Hi Firedup,
As you know, we should always allow Scripture to interpret itself. In most of the verses in which the Valley of Hinnom (Gehenna) is referred to in the OT, it is to be understood in its literal sense. But in Jeremiah 19 (cf. 7:30-34) we read that, by God’s authority, the Valley of Hinnom – which was also known as “Topheth” (v. 6) - was made a metaphor or symbol for national judgment upon Israel (v. 12). Other than its literal and emblematic meaning, no other meaning is ever attached to this word in the inspired Scriptures. Because Christ gives no indication of introducing a new metaphorical meaning to a word whose meaning had long ago been fixed by his own inspired Scriptures, I submit that whenever Christ employs “Gehenna” in a non-literal sense, he is ascribing to it the same metaphorical meaning that was assigned to it by God in Jeremiah’s day.
Just as in Jeremiah’s day, a severe judgment upon the nation of Israel was looming over the horizon when Christ spoke these words to his disciples (Matthew 23:32-36 cf. 1 Thess 2:15-16; Isaiah 65:6-7). Christ refers to this approaching judgment upon that generation as their being sentenced to “Gehenna” (i.e., the Valley of Hinnom). Any Jew familiar with their Hebrew Scriptures would have understood Jesus’ words to be a warning of an impending national judgment, because it is this of which “Gehenna” (or “Topheth,” which was a location within this valley) had become an emblem. This national judgment fell upon the Jewish people at the climax of the Jewish-Roman war in 70 A.D., when the Roman army (led by General Titus) sacked the city of Jerusalem and utterly destroyed the temple.

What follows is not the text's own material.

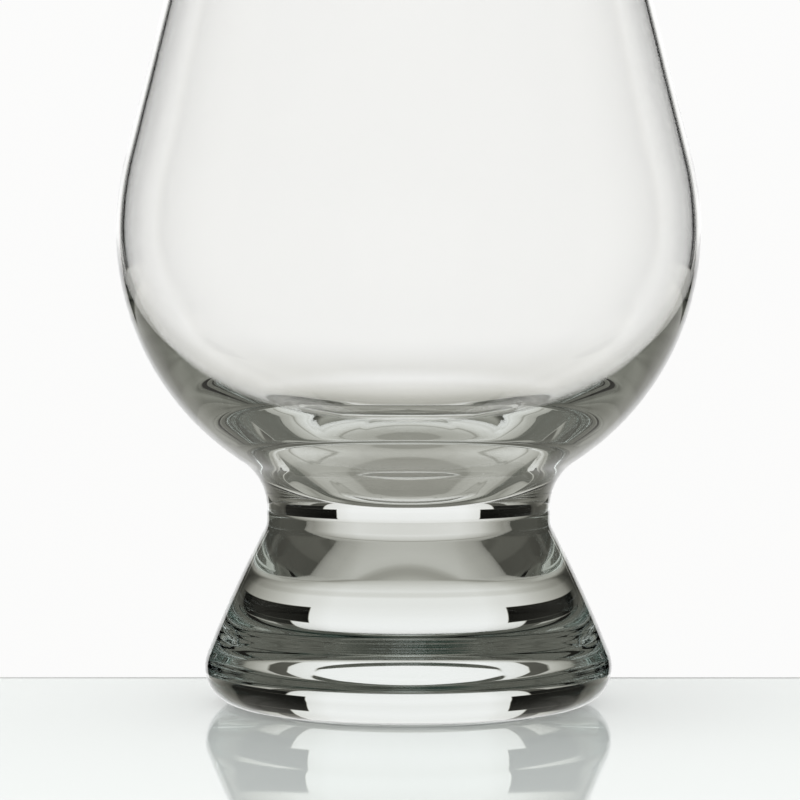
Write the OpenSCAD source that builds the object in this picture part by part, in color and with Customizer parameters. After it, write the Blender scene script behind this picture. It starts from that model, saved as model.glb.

More than a million Jews perished during this violent overthrow of the Jewish nation, while thousands more were forced into exile.
It is significant that the first time Christ speaks of Gehenna is in Matt 5:22. However, neither Christ nor the Gospel writer gives any explanation of the word, which (being an OT word with meaning already attached to it) strongly suggests that those familiar with the Hebrew Scriptures would be able to figure out what Christ is talking about without doing any speculation or extra-biblical research. The verse reads, “But I say to you that everyone who is angry with his brother will be liable to judgment; whoever insults his brother will be liable to the council; and whoever says, ‘You fool!’ will be liable to the Gehenna of fire.” Here we see that one who is angry with his brother would be liable to judgment (which is likely a reference to the council of twenty three magistrates), while whoever insults his brother would be liable to the council (i.e., the Sanhedrin). Thus far, both of these are examples of some form of temporal judgment with which Jesus’ disciples would have been familiar. But according to the “orthodox” understanding of “Gehenna,” those who call someone a “fool” are liable not to an even more severe temporal punishment (which would make sense in the context), but to never-ending torment in a future state of existence! But there is simply no Scriptural evidence that this is what Jesus was talking about when he made reference to “Gehenna” - and his use of the word elsewhere is in direct opposition to such a view. For example, in Matthew 23:32-36 Christ is referring to a national judgment that was soon to fall upon the generation in which he lived:
“Fill up, then, the measure of your fathers. You serpents, you brood of vipers, how are you to escape being sentenced to Gehenna? Therefore I send you prophets and wise men and scribes, some of whom you will kill and crucify, and some you will flog in your synagogues and persecute from town to town, so that on you may come all the righteous blood shed on earth, from the blood of innocent Abel to the blood of Zechariah the son of Barachiah, whom you murdered between the sanctuary and the altar. Truly, I say to you, all these things will come upon this generation.”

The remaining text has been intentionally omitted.